*TASK DESCRIPTION*
Your task is to return, exactly, the run of lines starting at the line holding "pieces = made" and ending at the line holding "# Camera and picture", both ends included and no other lines.

*DATASET EXCERPTS*
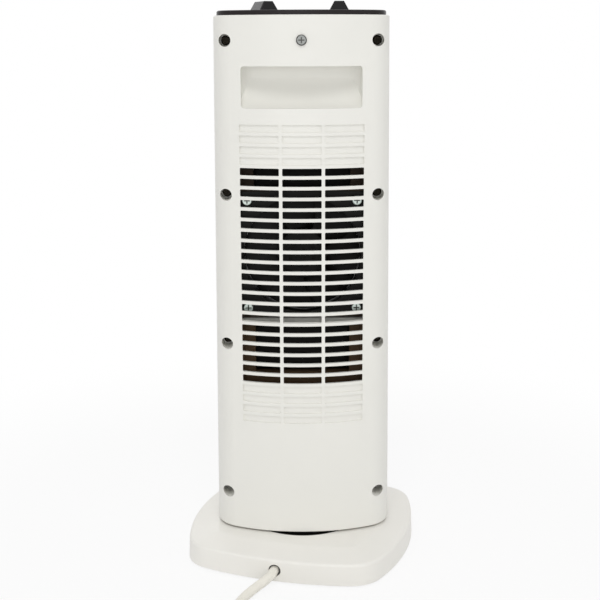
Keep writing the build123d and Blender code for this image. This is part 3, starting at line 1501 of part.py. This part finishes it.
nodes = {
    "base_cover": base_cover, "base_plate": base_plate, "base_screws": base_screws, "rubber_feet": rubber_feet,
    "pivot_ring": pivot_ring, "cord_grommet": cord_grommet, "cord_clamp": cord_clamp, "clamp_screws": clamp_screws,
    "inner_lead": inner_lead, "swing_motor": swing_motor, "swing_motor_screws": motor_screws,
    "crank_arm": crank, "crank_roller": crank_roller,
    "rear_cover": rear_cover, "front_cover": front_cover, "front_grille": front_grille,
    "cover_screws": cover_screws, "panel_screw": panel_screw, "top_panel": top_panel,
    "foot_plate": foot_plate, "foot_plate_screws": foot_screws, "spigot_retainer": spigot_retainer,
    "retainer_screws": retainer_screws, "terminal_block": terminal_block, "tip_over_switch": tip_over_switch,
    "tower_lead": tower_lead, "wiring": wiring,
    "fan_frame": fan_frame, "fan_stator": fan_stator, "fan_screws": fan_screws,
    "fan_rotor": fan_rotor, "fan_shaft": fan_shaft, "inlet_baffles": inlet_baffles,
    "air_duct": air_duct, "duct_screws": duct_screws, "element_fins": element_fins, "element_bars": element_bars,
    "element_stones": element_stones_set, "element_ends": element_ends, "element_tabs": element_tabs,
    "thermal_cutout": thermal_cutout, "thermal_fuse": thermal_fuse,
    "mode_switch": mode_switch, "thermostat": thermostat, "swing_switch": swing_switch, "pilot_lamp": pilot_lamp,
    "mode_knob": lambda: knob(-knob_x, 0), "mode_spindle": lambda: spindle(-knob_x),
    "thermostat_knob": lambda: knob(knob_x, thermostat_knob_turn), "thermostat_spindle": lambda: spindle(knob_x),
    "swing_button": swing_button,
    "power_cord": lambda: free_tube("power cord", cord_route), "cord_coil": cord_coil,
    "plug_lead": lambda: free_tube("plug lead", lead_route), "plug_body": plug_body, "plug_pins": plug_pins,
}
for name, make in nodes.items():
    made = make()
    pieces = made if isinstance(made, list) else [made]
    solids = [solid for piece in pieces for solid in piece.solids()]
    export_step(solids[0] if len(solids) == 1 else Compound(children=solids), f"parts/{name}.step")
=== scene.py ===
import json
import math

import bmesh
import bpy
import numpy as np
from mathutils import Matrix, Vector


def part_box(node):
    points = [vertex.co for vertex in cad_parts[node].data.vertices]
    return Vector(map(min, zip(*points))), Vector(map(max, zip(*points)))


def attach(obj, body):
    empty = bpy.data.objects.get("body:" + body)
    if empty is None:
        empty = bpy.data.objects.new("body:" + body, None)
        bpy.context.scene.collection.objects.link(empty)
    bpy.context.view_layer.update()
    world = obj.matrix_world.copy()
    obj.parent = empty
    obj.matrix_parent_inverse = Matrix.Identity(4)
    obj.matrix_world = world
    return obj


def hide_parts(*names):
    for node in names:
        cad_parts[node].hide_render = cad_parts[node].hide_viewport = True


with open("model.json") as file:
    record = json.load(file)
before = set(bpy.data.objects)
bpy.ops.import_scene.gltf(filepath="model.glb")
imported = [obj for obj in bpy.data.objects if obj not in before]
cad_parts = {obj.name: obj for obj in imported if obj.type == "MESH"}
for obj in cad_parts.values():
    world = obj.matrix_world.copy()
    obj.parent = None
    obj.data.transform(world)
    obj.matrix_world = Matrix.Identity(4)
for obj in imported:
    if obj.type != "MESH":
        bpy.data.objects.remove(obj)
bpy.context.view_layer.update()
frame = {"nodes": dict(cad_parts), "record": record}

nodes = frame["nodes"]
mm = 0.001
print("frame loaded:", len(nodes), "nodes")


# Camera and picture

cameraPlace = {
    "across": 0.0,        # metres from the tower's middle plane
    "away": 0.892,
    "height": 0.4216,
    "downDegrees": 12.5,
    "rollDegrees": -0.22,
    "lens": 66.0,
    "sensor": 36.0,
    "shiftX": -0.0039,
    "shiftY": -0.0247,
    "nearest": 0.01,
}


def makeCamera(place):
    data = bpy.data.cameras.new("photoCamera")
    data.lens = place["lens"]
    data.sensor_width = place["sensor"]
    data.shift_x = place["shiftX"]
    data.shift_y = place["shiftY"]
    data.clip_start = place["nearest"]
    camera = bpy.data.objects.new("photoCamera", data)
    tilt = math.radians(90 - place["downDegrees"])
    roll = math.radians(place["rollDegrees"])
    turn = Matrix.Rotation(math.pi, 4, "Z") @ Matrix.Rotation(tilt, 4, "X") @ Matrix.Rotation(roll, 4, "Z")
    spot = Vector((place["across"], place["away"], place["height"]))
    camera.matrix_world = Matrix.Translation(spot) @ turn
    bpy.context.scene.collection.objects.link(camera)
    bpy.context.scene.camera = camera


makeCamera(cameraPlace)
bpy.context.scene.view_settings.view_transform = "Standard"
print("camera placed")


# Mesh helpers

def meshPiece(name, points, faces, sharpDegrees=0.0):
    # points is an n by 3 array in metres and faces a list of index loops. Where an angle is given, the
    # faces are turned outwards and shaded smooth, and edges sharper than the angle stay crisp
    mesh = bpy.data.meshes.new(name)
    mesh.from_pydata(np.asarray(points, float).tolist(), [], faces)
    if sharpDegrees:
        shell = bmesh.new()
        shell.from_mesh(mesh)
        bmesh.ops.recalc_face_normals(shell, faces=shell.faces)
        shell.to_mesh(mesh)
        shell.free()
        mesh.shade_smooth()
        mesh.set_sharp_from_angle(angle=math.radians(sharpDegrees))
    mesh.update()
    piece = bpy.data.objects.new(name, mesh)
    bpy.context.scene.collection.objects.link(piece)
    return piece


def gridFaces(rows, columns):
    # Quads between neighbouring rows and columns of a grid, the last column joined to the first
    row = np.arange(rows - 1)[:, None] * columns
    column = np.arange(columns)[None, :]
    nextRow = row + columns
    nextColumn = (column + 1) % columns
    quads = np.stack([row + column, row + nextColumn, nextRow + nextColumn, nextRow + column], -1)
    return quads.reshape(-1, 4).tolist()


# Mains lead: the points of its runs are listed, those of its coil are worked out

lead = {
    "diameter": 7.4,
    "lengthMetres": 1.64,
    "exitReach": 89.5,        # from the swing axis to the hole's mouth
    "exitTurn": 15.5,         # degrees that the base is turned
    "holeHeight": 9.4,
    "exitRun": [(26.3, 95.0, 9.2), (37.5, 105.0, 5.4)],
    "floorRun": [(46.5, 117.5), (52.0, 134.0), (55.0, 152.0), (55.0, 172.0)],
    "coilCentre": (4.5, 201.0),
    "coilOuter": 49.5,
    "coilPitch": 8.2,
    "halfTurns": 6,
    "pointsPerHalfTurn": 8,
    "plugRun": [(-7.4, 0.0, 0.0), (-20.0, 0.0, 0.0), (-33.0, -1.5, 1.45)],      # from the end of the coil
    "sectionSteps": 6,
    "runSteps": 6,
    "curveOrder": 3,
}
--
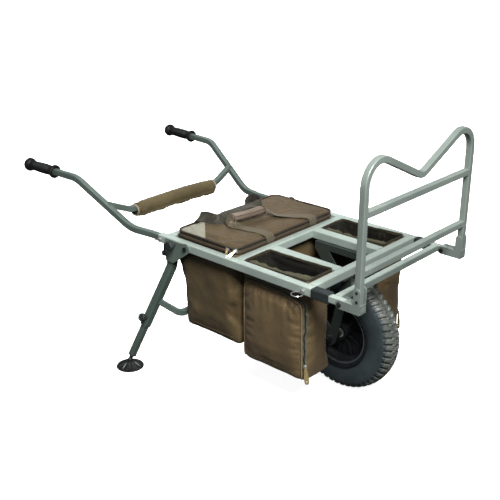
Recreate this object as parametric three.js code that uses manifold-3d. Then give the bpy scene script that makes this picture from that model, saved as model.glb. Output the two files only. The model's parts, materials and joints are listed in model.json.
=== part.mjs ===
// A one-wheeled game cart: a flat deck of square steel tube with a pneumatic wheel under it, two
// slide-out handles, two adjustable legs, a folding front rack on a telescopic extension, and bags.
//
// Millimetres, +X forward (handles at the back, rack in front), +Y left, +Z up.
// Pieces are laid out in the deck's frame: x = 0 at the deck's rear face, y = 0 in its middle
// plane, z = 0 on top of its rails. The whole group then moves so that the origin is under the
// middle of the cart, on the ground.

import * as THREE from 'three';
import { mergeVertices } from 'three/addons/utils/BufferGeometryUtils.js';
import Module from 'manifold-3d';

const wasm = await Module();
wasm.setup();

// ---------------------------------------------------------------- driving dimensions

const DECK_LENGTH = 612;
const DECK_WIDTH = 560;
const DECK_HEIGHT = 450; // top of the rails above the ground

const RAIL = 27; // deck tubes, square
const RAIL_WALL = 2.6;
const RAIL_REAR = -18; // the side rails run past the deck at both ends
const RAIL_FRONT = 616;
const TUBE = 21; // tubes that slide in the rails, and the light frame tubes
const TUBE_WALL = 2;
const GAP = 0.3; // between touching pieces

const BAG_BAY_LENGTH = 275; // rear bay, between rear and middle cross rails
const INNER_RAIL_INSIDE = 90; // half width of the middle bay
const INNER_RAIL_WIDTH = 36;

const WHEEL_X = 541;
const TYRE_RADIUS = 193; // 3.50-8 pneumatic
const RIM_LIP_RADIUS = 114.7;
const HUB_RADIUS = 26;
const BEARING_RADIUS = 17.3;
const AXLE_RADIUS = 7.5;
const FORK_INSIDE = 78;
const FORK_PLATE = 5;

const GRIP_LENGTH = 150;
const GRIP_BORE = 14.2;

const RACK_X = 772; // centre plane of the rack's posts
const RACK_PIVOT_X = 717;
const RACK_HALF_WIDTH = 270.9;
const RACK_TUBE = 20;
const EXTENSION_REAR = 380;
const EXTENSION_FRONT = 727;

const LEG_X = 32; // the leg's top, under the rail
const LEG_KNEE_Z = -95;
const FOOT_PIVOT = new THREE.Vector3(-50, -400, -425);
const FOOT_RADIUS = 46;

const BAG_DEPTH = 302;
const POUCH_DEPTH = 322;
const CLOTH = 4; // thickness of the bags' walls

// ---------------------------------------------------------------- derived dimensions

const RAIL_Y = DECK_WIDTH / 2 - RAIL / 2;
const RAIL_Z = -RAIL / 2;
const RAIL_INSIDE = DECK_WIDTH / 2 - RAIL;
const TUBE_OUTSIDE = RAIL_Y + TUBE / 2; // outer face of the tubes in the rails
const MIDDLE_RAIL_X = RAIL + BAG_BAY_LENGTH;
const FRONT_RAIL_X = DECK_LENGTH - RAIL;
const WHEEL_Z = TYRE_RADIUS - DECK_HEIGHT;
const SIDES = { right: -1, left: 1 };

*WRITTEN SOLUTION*
    pieces = made if isinstance(made, list) else [made]
    solids = [solid for piece in pieces for solid in piece.solids()]
    export_step(solids[0] if len(solids) == 1 else Compound(children=solids), f"parts/{name}.step")
=== scene.py ===
import json
import math

import bmesh
import bpy
import numpy as np
from mathutils import Matrix, Vector


def part_box(node):
    points = [vertex.co for vertex in cad_parts[node].data.vertices]
    return Vector(map(min, zip(*points))), Vector(map(max, zip(*points)))


def attach(obj, body):
    empty = bpy.data.objects.get("body:" + body)
    if empty is None:
        empty = bpy.data.objects.new("body:" + body, None)
        bpy.context.scene.collection.objects.link(empty)
    bpy.context.view_layer.update()
    world = obj.matrix_world.copy()
    obj.parent = empty
    obj.matrix_parent_inverse = Matrix.Identity(4)
    obj.matrix_world = world
    return obj


def hide_parts(*names):
    for node in names:
        cad_parts[node].hide_render = cad_parts[node].hide_viewport = True


with open("model.json") as file:
    record = json.load(file)
before = set(bpy.data.objects)
bpy.ops.import_scene.gltf(filepath="model.glb")
imported = [obj for obj in bpy.data.objects if obj not in before]
cad_parts = {obj.name: obj for obj in imported if obj.type == "MESH"}
for obj in cad_parts.values():
    world = obj.matrix_world.copy()
    obj.parent = None
    obj.data.transform(world)
    obj.matrix_world = Matrix.Identity(4)
for obj in imported:
    if obj.type != "MESH":
        bpy.data.objects.remove(obj)
bpy.context.view_layer.update()
frame = {"nodes": dict(cad_parts), "record": record}

nodes = frame["nodes"]
mm = 0.001
print("frame loaded:", len(nodes), "nodes")


# Camera and picture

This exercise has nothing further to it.